[start of SUPPLIED RECORDS]

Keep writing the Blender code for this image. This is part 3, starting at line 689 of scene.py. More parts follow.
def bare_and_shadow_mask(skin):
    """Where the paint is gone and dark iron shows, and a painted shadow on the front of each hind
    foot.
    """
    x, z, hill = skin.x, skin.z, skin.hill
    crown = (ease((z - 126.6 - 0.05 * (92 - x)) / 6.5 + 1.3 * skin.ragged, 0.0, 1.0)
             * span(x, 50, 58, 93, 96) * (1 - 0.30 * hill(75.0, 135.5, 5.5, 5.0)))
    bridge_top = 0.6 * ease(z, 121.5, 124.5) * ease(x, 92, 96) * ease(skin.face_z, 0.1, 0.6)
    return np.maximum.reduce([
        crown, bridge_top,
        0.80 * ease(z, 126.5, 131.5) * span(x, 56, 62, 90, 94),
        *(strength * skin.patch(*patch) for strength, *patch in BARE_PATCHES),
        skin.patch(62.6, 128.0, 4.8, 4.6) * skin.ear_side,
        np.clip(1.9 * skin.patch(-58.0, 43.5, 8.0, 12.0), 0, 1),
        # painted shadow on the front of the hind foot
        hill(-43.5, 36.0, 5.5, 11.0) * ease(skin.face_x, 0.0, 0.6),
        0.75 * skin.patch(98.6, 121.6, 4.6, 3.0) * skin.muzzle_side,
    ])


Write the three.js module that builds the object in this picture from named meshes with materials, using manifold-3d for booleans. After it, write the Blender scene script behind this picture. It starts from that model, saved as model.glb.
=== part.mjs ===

[end of SUPPLIED RECORDS]

• WHAT THE EXERCISE ASKS: Write out the whole listing again. Match it word for word.

• WRITTEN SOLUTION:
Keep writing the Blender code for this image. This is part 3, starting at line 689 of scene.py. More parts follow.
def bare_and_shadow_mask(skin):
    """Where the paint is gone and dark iron shows, and a painted shadow on the front of each hind
    foot.
    """
    x, z, hill = skin.x, skin.z, skin.hill
    crown = (ease((z - 126.6 - 0.05 * (92 - x)) / 6.5 + 1.3 * skin.ragged, 0.0, 1.0)
             * span(x, 50, 58, 93, 96) * (1 - 0.30 * hill(75.0, 135.5, 5.5, 5.0)))
    bridge_top = 0.6 * ease(z, 121.5, 124.5) * ease(x, 92, 96) * ease(skin.face_z, 0.1, 0.6)
    return np.maximum.reduce([
        crown, bridge_top,
        0.80 * ease(z, 126.5, 131.5) * span(x, 56, 62, 90, 94),
        *(strength * skin.patch(*patch) for strength, *patch in BARE_PATCHES),
        skin.patch(62.6, 128.0, 4.8, 4.6) * skin.ear_side,
        np.clip(1.9 * skin.patch(-58.0, 43.5, 8.0, 12.0), 0, 1),
        # painted shadow on the front of the hind foot
        hill(-43.5, 36.0, 5.5, 11.0) * ease(skin.face_x, 0.0, 0.6),
        0.75 * skin.patch(98.6, 121.6, 4.6, 3.0) * skin.muzzle_side,
    ])


Write the three.js module that builds the object in this picture from named meshes with materials, using manifold-3d for booleans. After it, write the Blender scene script behind this picture. It starts from that model, saved as model.glb.
=== part.mjs ===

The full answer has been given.